WHAT IS BEING ASKED -
What is needed is the run of lines from the one containing "The FreeCAD and" through the one containing "# ---- meshes", echoed exactly, with both ends kept and nothing added.

──────── DATA SUPPLIED ────────

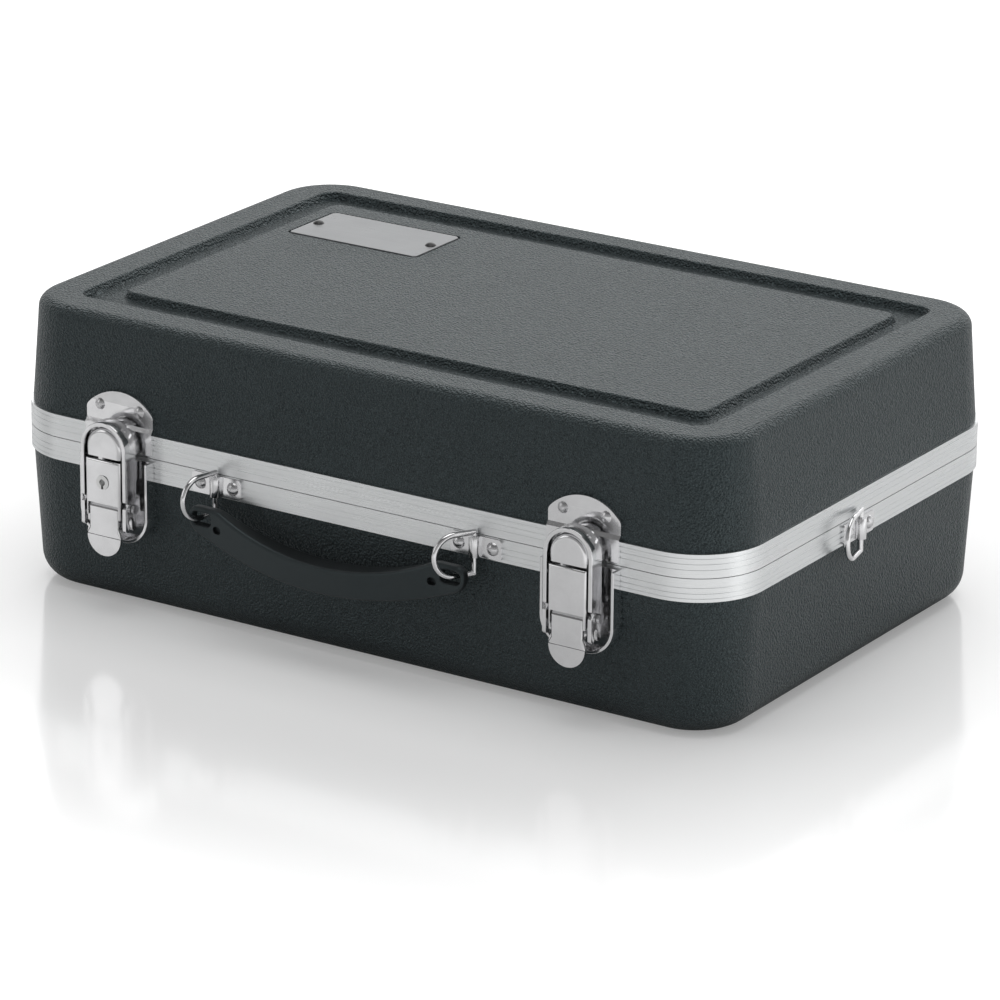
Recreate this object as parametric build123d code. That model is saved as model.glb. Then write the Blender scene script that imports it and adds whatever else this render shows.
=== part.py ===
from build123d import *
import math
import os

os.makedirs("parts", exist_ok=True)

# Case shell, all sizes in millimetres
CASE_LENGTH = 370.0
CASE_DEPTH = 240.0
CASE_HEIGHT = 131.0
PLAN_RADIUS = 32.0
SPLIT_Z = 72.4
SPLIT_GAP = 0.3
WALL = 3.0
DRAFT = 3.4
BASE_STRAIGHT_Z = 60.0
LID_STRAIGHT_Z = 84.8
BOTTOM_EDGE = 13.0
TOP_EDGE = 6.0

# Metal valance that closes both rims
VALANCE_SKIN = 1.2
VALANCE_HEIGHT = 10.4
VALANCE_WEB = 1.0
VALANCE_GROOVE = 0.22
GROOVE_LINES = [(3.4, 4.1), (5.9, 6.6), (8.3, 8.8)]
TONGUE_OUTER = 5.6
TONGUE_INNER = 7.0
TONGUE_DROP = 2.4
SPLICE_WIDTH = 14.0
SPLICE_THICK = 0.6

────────
──────── DATA SUPPLIED ────────

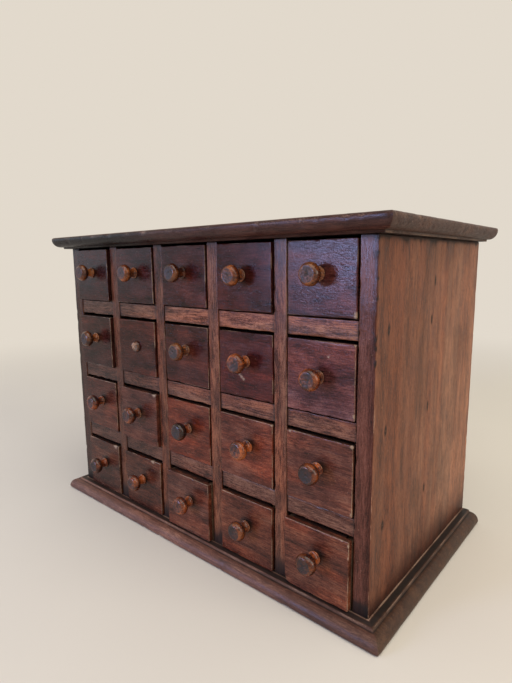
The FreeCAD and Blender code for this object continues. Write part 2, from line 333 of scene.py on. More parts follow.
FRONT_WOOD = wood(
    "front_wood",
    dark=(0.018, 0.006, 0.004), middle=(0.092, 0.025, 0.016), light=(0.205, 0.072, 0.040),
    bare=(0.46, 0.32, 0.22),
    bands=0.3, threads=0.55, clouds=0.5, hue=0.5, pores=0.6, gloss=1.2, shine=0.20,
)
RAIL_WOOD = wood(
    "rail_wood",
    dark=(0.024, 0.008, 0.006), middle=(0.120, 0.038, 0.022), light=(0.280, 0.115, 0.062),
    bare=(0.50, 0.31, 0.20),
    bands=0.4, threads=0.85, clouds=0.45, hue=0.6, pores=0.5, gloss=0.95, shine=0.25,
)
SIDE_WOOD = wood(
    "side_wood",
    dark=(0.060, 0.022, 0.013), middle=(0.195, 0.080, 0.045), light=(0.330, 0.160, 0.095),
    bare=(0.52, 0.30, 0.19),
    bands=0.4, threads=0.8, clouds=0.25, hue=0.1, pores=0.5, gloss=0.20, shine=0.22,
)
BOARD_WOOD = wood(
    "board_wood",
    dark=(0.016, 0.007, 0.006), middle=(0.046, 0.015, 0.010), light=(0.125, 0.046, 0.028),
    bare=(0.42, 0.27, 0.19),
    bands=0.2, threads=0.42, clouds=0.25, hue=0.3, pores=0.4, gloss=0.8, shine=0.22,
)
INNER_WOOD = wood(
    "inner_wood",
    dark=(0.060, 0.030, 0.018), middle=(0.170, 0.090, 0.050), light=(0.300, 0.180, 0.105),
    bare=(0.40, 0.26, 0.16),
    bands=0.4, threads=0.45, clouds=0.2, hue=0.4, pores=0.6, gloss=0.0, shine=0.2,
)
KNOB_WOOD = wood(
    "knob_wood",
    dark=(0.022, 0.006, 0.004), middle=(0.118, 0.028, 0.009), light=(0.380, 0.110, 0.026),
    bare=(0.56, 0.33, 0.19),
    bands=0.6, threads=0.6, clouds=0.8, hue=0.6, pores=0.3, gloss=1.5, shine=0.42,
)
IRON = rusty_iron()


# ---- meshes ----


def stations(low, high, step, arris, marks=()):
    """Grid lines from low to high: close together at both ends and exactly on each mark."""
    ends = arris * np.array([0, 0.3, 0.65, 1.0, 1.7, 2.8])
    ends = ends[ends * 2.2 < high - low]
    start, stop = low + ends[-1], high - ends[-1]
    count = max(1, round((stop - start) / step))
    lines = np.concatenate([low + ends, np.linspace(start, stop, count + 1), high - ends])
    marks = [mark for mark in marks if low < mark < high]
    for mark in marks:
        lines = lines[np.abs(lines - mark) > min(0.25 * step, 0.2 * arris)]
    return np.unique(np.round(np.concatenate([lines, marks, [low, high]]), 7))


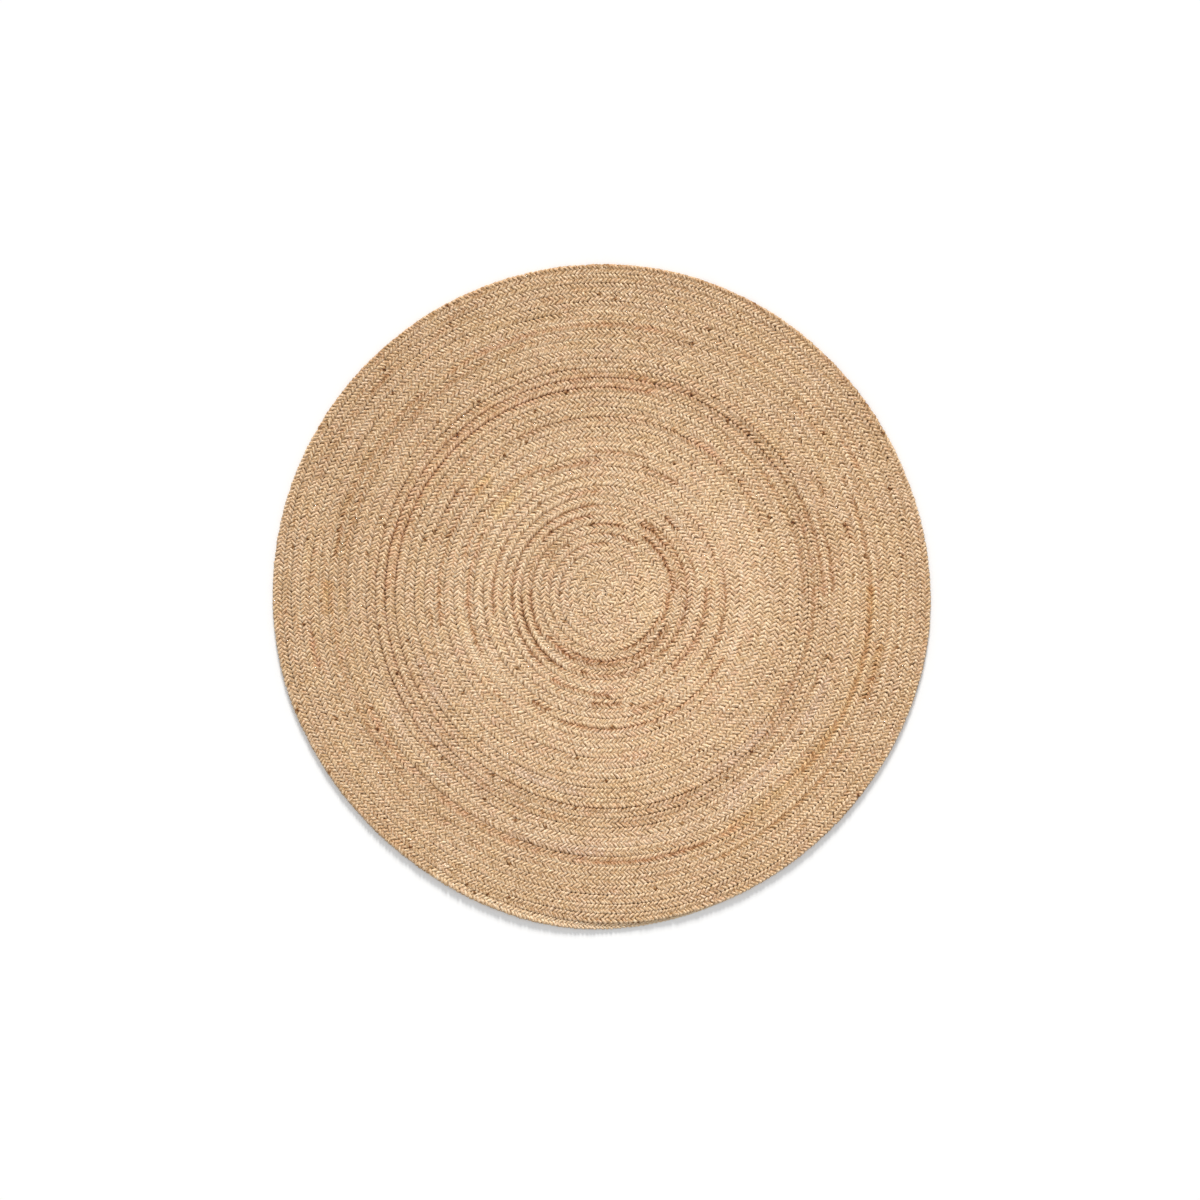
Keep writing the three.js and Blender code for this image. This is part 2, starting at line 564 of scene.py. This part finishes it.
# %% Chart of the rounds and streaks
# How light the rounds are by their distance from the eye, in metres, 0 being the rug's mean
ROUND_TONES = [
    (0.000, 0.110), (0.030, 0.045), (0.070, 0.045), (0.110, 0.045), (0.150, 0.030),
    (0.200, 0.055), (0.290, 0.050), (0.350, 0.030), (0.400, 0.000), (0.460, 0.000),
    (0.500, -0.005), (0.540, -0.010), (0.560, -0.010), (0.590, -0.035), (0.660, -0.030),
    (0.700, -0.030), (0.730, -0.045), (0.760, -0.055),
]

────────

TASK RESPONSE -
The FreeCAD and Blender code for this object continues. Write part 2, from line 333 of scene.py on. More parts follow.
FRONT_WOOD = wood(
    "front_wood",
    dark=(0.018, 0.006, 0.004), middle=(0.092, 0.025, 0.016), light=(0.205, 0.072, 0.040),
    bare=(0.46, 0.32, 0.22),
    bands=0.3, threads=0.55, clouds=0.5, hue=0.5, pores=0.6, gloss=1.2, shine=0.20,
)
RAIL_WOOD = wood(
    "rail_wood",
    dark=(0.024, 0.008, 0.006), middle=(0.120, 0.038, 0.022), light=(0.280, 0.115, 0.062),
    bare=(0.50, 0.31, 0.20),
    bands=0.4, threads=0.85, clouds=0.45, hue=0.6, pores=0.5, gloss=0.95, shine=0.25,
)
SIDE_WOOD = wood(
    "side_wood",
    dark=(0.060, 0.022, 0.013), middle=(0.195, 0.080, 0.045), light=(0.330, 0.160, 0.095),
    bare=(0.52, 0.30, 0.19),
    bands=0.4, threads=0.8, clouds=0.25, hue=0.1, pores=0.5, gloss=0.20, shine=0.22,
)
BOARD_WOOD = wood(
    "board_wood",
    dark=(0.016, 0.007, 0.006), middle=(0.046, 0.015, 0.010), light=(0.125, 0.046, 0.028),
    bare=(0.42, 0.27, 0.19),
    bands=0.2, threads=0.42, clouds=0.25, hue=0.3, pores=0.4, gloss=0.8, shine=0.22,
)
INNER_WOOD = wood(
    "inner_wood",
    dark=(0.060, 0.030, 0.018), middle=(0.170, 0.090, 0.050), light=(0.300, 0.180, 0.105),
    bare=(0.40, 0.26, 0.16),
    bands=0.4, threads=0.45, clouds=0.2, hue=0.4, pores=0.6, gloss=0.0, shine=0.2,
)
KNOB_WOOD = wood(
    "knob_wood",
    dark=(0.022, 0.006, 0.004), middle=(0.118, 0.028, 0.009), light=(0.380, 0.110, 0.026),
    bare=(0.56, 0.33, 0.19),
    bands=0.6, threads=0.6, clouds=0.8, hue=0.6, pores=0.3, gloss=1.5, shine=0.42,
)
IRON = rusty_iron()


# ---- meshes ----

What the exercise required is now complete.